BEGIN SOURCE DATA

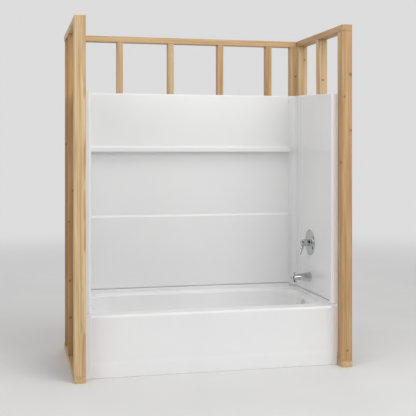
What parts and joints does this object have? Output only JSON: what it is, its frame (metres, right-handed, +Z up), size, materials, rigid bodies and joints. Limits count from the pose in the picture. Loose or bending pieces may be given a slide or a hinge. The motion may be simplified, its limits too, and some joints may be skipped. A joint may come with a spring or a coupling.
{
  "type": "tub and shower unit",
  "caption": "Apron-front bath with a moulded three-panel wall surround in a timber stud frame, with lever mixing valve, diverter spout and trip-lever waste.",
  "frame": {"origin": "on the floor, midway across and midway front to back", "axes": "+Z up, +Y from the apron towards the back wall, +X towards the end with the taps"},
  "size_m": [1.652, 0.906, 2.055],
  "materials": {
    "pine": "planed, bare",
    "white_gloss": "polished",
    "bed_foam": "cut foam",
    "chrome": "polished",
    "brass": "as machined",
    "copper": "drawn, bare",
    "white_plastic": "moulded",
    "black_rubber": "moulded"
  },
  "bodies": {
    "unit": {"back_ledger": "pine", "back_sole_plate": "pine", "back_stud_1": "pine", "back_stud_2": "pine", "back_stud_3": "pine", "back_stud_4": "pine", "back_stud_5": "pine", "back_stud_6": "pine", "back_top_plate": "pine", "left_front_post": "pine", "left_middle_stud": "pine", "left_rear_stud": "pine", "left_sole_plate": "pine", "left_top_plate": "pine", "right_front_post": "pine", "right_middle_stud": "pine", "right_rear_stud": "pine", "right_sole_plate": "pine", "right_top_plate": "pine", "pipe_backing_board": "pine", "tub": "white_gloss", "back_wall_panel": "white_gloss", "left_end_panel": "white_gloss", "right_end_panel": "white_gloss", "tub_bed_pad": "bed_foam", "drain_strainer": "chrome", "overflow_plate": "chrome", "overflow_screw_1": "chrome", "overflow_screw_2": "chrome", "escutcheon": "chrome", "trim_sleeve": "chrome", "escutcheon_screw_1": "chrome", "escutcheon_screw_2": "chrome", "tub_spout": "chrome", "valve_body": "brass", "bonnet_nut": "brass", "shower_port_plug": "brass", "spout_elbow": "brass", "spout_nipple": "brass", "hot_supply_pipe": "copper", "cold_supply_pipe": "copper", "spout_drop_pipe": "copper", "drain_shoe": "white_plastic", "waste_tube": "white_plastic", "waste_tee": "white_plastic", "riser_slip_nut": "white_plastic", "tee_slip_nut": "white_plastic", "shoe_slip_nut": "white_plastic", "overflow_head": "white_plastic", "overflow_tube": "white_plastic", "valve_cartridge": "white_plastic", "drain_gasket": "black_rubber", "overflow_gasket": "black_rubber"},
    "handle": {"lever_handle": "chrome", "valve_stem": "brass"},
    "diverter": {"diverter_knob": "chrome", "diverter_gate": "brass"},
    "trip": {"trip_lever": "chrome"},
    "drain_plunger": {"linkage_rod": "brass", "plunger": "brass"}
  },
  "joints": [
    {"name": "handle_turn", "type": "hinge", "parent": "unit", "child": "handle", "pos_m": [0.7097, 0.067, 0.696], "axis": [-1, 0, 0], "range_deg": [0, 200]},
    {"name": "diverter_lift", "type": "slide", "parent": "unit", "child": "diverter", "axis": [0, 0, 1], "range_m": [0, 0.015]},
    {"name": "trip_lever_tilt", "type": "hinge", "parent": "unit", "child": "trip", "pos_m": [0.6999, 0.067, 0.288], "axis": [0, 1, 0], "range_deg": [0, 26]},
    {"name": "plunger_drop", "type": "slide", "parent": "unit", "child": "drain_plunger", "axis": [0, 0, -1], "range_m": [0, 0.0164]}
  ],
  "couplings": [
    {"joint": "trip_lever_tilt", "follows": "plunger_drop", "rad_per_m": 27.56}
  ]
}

END SOURCE DATA

Reproduce all data above, unchanged.

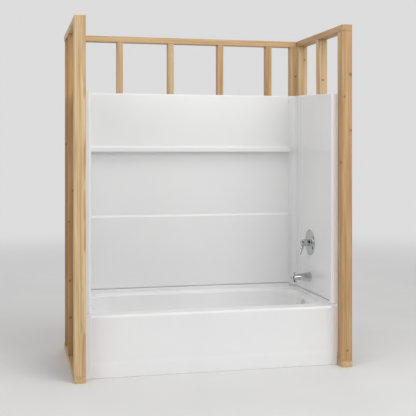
What parts and joints does this object have? Output only JSON: what it is, its frame (metres, right-handed, +Z up), size, materials, rigid bodies and joints. Limits count from the pose in the picture. Loose or bending pieces may be given a slide or a hinge. The motion may be simplified, its limits too, and some joints may be skipped. A joint may come with a spring or a coupling.
{
  "type": "tub and shower unit",
  "caption": "Apron-front bath with a moulded three-panel wall surround in a timber stud frame, with lever mixing valve, diverter spout and trip-lever waste.",
  "frame": {"origin": "on the floor, midway across and midway front to back", "axes": "+Z up, +Y from the apron towards the back wall, +X towards the end with the taps"},
  "size_m": [1.652, 0.906, 2.055],
  "materials": {
    "pine": "planed, bare",
    "white_gloss": "polished",
    "bed_foam": "cut foam",
    "chrome": "polished",
    "brass": "as machined",
    "copper": "drawn, bare",
    "white_plastic": "moulded",
    "black_rubber": "moulded"
  },
  "bodies": {
    "unit": {"back_ledger": "pine", "back_sole_plate": "pine", "back_stud_1": "pine", "back_stud_2": "pine", "back_stud_3": "pine", "back_stud_4": "pine", "back_stud_5": "pine", "back_stud_6": "pine", "back_top_plate": "pine", "left_front_post": "pine", "left_middle_stud": "pine", "left_rear_stud": "pine", "left_sole_plate": "pine", "left_top_plate": "pine", "right_front_post": "pine", "right_middle_stud": "pine", "right_rear_stud": "pine", "right_sole_plate": "pine", "right_top_plate": "pine", "pipe_backing_board": "pine", "tub": "white_gloss", "back_wall_panel": "white_gloss", "left_end_panel": "white_gloss", "right_end_panel": "white_gloss", "tub_bed_pad": "bed_foam", "drain_strainer": "chrome", "overflow_plate": "chrome", "overflow_screw_1": "chrome", "overflow_screw_2": "chrome", "escutcheon": "chrome", "trim_sleeve": "chrome", "escutcheon_screw_1": "chrome", "escutcheon_screw_2": "chrome", "tub_spout": "chrome", "valve_body": "brass", "bonnet_nut": "brass", "shower_port_plug": "brass", "spout_elbow": "brass", "spout_nipple": "brass", "hot_supply_pipe": "copper", "cold_supply_pipe": "copper", "spout_drop_pipe": "copper", "drain_shoe": "white_plastic", "waste_tube": "white_plastic", "waste_tee": "white_plastic", "riser_slip_nut": "white_plastic", "tee_slip_nut": "white_plastic", "shoe_slip_nut": "white_plastic", "overflow_head": "white_plastic", "overflow_tube": "white_plastic", "valve_cartridge": "white_plastic", "drain_gasket": "black_rubber", "overflow_gasket": "black_rubber"},
    "handle": {"lever_handle": "chrome", "valve_stem": "brass"},
    "diverter": {"diverter_knob": "chrome", "diverter_gate": "brass"},
    "trip": {"trip_lever": "chrome"},
    "drain_plunger": {"linkage_rod": "brass", "plunger": "brass"}
  },
  "joints": [
    {"name": "handle_turn", "type": "hinge", "parent": "unit", "child": "handle", "pos_m": [0.7097, 0.067, 0.696], "axis": [-1, 0, 0], "range_deg": [0, 200]},
    {"name": "diverter_lift", "type": "slide", "parent": "unit", "child": "diverter", "axis": [0, 0, 1], "range_m": [0, 0.015]},
    {"name": "trip_lever_tilt", "type": "hinge", "parent": "unit", "child": "trip", "pos_m": [0.6999, 0.067, 0.288], "axis": [0, 1, 0], "range_deg": [0, 26]},
    {"name": "plunger_drop", "type": "slide", "parent": "unit", "child": "drain_plunger", "axis": [0, 0, -1], "range_m": [0, 0.0164]}
  ],
  "couplings": [
    {"joint": "trip_lever_tilt", "follows": "plunger_drop", "rad_per_m": 27.56}
  ]
}